The main difference of Islamic and western banking lies on interest earned and charged. By extending loans and charging interest on profit only, Islamic banking could allow loan beneficiaries to be complacent. Thus, adopting the western values of pegging loans on the prevailing interest rates would be of help.

Question 4

Since the collapse of the derivative markets was the trigger of the financial crisis, it is noticeable that the markets were highly instrumental towards the recessionary tendencies that gripped the world. In a nutshell, unregulated swaps affect the financial markets negatively.

Moreover, the question of leverage is critical in explaining the financial crisis. In 2004, the leveraging positions were so high. Surprisingly, the S.E.C permitted various firms to increase their leveraging positions up to levels hitherto unmatched. The leveraging levels were allowed to rise up to 33 to 1. Considering this, it is observable that a very small decline in stocks such as by three percent would lead to wiping out a company or business. It is also clear that if the authorities were more stringent and keep the leverage levels at 12 to 1, then firms could have remained relatively stable as opposed to being so risky.

The wild derivatives herald the financial crisis. It is alleged that Brooksley Born, who was the chairperson of the U.S. Commodity Futures Trading Commission (CFTC), foresaw the possibility of the credit problems.
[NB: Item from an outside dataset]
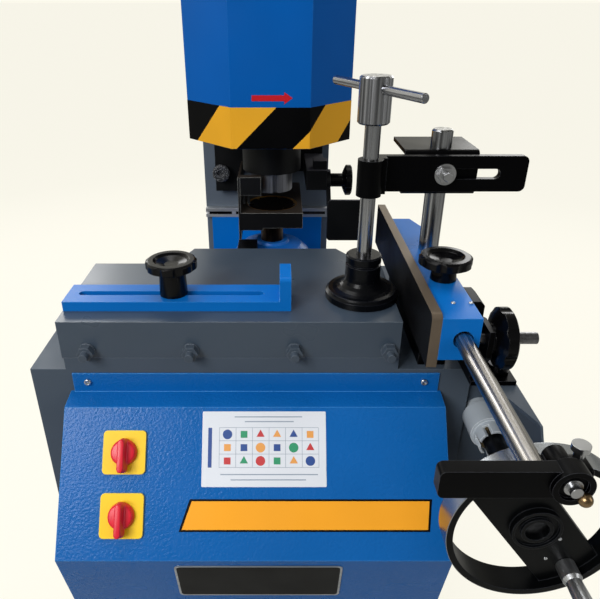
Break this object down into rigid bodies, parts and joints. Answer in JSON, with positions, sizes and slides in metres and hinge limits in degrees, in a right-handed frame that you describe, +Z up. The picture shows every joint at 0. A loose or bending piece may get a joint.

Born was concerned that the nature of deregulation in the derivatives market was worrisome and believed that any keen financial observer was in a position to spot the danger. Having spotted the danger, Brooksley Born proposed an increased regulation of the derivatives market. However, the Securities and Exchange Commission (S.E.C), the Treasury Department, and the Federal Reserve rejected the proposal outright. The plausibility of the regulation aspect is contentious since it is not evidently explicit that such an act could help in preventing the financial crisis. However, it is hypothesised that regulation may have helped in slowing down the emergence of the derivative problem.